One of the lessons of Third Nephi is that scholarship and faith are not necessarily at odds with each other.  In 3 Ne. 23:6-14, Jesus emphasized the importance of keeping full, accurate records by making sure that certain prophecies by Samuel the Lamanite were included.  Yet at 3 Ne. 26:11, when Mormon, the meticulous historian, was about to write a full account of Jesus’ words to the Nephites, the Lord forbid it and told him that it was also important for his readers to exercise faith. 

[If you’ve made it this far, here is the answer to question #4, which was something of a trick.  Even though Mormon tells us that Jesus taught the people “for the space of three days” (3 Ne. 26:13), he never gives us any Christ’s teachings from the third day; this was just at the point when he was told not to pass on a full account.  So instead, at 3 Ne. 27-28 Mormon substitutes some instructions that the resurrected Christ gave to the Nephite twelve at some later, unspecified date.  Fortunately for us, they included information about the name of the church and one of the clearest definitions of the gospel in all of scripture.]
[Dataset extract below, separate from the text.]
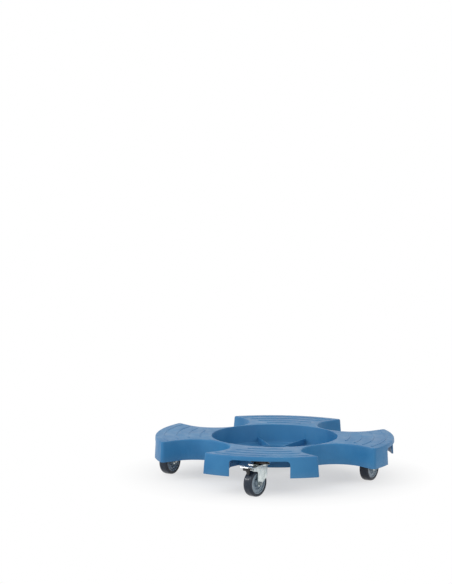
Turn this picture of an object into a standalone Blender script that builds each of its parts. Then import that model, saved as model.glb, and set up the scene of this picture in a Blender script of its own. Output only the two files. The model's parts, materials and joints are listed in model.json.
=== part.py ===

The main point of my new book is not to prove that Joseph Smith couldn’t have written the Book of Mormon or to try convince non-members of its historical claims; rather, I simply argue that the book is much more interesting than many people have assumed, and that a close reading of its form and content can yield insights that will be valuable in a variety of approaches.  Sometimes even as Latter-day Saints, reading from a position of faith, we have not always been aware of all the strengths of our scriptures.  Missionary work and public affairs, faithful seeking and academic interest, doctrinal exposition and narrative analysis, history and literature-each can play a role in studying the Book of Mormon.